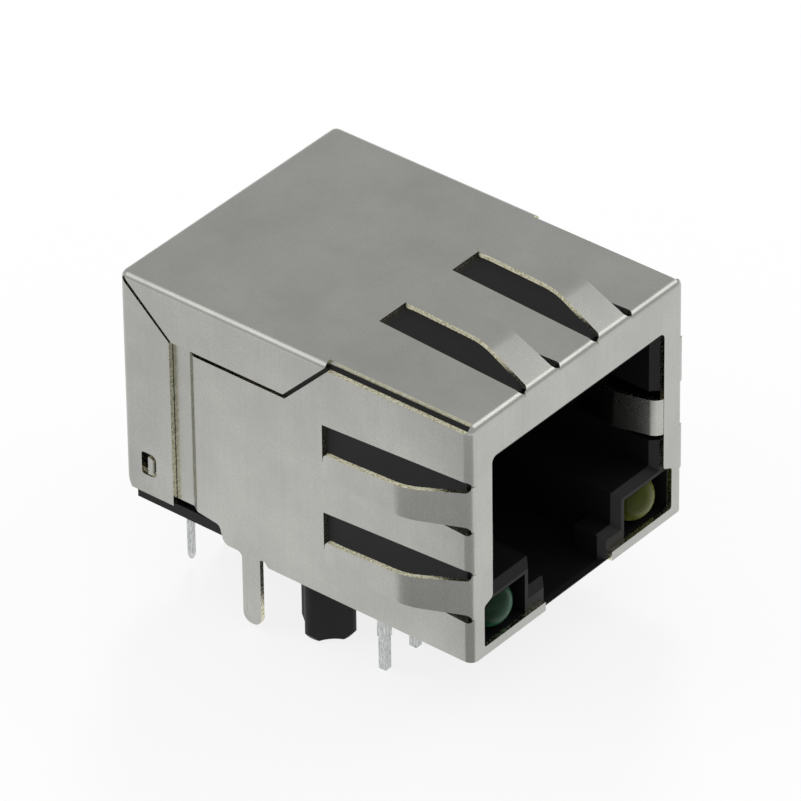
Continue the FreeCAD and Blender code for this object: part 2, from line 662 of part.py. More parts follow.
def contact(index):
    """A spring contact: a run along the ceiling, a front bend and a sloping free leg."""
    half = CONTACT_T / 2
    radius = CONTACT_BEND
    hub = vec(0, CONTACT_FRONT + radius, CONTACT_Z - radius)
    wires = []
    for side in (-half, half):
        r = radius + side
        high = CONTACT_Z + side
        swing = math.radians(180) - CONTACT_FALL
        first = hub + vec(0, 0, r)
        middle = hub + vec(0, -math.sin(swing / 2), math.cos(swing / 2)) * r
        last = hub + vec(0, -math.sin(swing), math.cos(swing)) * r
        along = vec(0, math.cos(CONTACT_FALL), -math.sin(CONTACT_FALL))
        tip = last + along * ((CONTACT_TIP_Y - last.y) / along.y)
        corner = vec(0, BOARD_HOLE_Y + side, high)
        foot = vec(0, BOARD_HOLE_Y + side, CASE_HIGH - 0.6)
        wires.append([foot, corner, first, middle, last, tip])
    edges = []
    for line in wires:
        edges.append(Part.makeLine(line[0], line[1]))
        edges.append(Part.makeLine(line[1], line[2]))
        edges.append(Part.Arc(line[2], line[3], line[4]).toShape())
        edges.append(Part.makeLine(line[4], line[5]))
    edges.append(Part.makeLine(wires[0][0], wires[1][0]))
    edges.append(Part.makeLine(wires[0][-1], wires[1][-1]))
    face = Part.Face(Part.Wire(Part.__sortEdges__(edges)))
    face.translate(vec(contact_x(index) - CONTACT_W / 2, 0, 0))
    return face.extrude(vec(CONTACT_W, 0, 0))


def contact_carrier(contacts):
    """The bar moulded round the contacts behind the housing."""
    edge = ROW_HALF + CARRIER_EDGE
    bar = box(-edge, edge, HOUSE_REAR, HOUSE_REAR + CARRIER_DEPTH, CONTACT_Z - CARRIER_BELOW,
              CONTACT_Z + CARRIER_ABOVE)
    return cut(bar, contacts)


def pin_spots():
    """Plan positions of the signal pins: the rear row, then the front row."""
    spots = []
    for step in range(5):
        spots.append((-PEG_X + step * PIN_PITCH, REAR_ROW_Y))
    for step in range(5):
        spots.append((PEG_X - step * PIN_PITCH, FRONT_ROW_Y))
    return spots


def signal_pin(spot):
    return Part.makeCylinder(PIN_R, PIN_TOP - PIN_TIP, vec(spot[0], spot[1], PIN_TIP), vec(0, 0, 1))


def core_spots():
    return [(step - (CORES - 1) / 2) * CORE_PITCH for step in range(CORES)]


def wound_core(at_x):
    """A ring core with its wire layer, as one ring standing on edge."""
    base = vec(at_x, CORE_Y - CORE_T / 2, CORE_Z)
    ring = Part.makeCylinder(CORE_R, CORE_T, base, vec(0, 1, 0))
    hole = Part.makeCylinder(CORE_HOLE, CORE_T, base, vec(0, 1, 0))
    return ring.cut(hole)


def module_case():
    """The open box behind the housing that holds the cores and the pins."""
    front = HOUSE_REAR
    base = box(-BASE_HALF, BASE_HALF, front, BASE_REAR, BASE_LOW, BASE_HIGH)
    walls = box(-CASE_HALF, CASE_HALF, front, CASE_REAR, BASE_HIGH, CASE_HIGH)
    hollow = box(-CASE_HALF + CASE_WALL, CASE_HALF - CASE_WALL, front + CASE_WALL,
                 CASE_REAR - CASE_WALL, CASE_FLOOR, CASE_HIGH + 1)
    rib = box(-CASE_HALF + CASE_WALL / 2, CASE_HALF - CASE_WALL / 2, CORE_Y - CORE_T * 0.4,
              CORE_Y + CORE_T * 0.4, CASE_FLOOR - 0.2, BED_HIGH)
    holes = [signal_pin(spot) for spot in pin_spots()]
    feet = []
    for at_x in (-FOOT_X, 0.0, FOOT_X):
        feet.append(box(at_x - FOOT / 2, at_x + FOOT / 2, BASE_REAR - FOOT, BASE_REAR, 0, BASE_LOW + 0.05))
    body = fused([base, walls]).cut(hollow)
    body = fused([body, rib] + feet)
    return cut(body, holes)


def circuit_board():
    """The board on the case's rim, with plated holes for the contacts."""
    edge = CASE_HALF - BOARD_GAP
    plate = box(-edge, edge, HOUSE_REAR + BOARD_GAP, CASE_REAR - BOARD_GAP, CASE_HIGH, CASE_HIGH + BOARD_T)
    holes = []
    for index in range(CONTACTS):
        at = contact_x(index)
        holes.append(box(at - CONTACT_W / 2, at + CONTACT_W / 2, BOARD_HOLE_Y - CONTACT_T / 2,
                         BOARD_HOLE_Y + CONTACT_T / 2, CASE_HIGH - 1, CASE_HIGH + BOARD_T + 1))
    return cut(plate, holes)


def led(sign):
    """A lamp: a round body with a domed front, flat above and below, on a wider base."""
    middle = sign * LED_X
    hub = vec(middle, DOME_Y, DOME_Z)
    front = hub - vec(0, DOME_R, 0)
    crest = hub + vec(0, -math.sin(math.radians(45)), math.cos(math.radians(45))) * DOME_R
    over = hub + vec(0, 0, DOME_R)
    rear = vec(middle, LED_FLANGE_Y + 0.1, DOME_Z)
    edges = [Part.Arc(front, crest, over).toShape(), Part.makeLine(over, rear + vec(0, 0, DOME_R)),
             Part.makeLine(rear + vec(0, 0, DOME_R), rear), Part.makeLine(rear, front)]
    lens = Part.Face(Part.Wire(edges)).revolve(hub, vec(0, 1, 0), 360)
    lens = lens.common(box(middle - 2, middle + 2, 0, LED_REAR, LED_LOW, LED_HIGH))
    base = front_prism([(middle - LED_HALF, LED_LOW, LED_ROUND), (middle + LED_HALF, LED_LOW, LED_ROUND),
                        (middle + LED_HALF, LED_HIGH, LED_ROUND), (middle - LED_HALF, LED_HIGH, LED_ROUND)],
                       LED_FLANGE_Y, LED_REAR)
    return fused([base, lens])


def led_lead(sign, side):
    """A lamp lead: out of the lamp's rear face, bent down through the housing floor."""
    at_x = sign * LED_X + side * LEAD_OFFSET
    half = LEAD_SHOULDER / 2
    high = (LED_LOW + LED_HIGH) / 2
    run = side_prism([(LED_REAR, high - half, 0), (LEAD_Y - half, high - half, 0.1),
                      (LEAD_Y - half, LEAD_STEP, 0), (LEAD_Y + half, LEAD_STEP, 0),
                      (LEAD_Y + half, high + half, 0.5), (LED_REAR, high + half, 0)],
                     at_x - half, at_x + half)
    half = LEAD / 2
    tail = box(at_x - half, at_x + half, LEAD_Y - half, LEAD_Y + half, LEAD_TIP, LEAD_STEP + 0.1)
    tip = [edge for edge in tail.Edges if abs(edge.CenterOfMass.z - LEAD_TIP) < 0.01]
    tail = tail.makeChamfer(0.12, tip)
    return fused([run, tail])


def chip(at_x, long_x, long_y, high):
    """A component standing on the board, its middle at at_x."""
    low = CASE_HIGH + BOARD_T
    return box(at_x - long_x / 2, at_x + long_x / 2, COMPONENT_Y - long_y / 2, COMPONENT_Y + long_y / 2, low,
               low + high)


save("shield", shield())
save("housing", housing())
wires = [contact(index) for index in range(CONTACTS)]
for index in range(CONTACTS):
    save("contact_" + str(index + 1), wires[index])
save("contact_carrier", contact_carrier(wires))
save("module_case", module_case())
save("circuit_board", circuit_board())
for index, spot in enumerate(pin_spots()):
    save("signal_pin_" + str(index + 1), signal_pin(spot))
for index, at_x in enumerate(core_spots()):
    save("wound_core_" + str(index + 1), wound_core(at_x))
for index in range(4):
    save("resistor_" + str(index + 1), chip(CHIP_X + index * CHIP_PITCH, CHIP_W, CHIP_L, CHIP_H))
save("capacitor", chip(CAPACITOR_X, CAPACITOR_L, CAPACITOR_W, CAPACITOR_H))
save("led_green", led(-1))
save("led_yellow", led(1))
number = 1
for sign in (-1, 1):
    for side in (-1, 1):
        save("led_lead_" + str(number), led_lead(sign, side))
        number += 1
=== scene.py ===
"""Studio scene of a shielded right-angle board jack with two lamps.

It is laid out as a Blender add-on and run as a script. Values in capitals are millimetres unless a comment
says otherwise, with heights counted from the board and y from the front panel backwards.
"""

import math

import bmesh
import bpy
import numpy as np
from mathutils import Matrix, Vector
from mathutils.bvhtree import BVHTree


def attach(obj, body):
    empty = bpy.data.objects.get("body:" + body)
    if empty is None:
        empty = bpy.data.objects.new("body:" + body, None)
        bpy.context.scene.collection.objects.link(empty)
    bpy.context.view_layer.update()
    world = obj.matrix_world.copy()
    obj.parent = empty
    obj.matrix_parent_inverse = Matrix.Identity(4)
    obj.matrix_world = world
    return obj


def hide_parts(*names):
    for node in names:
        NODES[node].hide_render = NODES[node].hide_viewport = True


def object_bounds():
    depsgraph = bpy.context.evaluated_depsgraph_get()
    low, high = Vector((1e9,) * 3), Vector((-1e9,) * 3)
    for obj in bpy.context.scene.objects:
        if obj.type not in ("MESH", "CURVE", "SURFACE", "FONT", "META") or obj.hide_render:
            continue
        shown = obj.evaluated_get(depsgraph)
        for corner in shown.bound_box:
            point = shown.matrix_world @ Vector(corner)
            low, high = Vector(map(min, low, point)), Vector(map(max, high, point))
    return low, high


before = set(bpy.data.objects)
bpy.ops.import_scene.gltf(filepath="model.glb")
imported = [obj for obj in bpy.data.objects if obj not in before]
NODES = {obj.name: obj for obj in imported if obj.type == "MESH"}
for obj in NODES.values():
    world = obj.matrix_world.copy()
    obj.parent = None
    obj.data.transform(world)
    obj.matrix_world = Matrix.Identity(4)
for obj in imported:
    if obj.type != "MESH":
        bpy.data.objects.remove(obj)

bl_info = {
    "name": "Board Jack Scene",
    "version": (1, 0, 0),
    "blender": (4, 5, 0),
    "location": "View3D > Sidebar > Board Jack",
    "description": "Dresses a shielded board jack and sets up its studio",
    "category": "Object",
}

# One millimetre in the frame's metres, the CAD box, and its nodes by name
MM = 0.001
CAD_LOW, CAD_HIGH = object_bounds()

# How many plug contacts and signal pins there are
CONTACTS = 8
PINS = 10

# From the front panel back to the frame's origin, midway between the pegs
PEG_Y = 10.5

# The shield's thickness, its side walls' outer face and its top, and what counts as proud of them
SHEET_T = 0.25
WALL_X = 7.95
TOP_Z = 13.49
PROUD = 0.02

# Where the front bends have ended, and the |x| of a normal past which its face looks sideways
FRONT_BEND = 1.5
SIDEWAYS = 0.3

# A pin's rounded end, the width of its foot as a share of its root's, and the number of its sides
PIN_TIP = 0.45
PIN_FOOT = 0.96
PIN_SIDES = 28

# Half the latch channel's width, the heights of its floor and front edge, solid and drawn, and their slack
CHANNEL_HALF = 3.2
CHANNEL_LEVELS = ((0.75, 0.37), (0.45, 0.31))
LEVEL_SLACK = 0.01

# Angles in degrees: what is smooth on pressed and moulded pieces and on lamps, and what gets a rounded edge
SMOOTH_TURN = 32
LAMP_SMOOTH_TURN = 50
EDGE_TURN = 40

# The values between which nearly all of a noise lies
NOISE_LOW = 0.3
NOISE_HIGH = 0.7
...
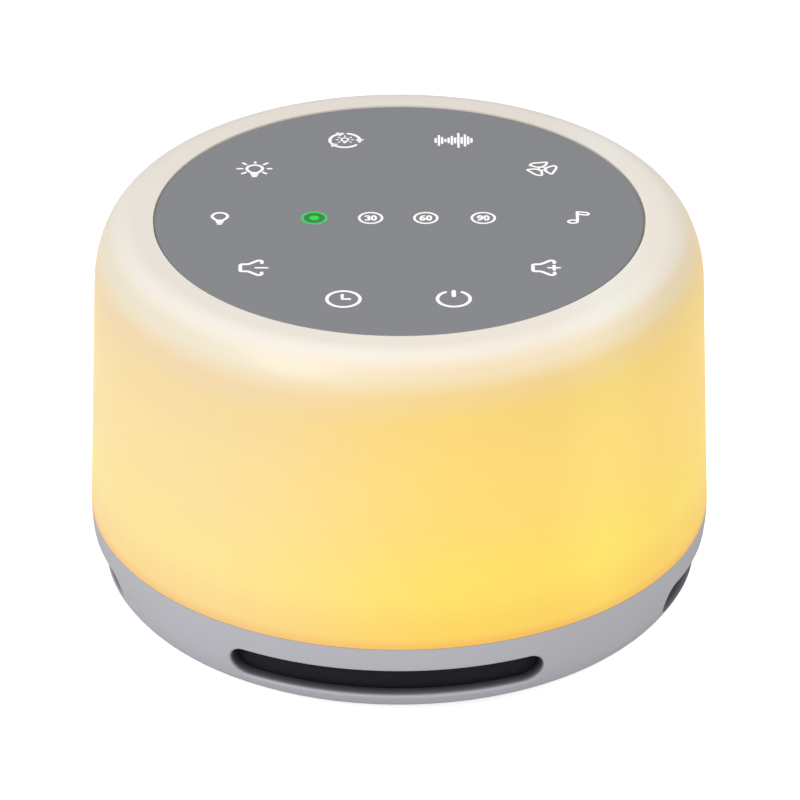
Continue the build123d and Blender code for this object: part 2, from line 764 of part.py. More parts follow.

_SET PROBLEM:_ Only the lines from the one containing "for sign in" through the one containing "for node in" are to be retyped, both boundary lines included, with no other material.

_ANSWER:_
for sign in (-1, 1):
    for side in (-1, 1):
        save("led_lead_" + str(number), led_lead(sign, side))
        number += 1
=== scene.py ===
"""Studio scene of a shielded right-angle board jack with two lamps.

It is laid out as a Blender add-on and run as a script. Values in capitals are millimetres unless a comment
says otherwise, with heights counted from the board and y from the front panel backwards.
"""

import math

import bmesh
import bpy
import numpy as np
from mathutils import Matrix, Vector
from mathutils.bvhtree import BVHTree


def attach(obj, body):
    empty = bpy.data.objects.get("body:" + body)
    if empty is None:
        empty = bpy.data.objects.new("body:" + body, None)
        bpy.context.scene.collection.objects.link(empty)
    bpy.context.view_layer.update()
    world = obj.matrix_world.copy()
    obj.parent = empty
    obj.matrix_parent_inverse = Matrix.Identity(4)
    obj.matrix_world = world
    return obj


def hide_parts(*names):
    for node in names:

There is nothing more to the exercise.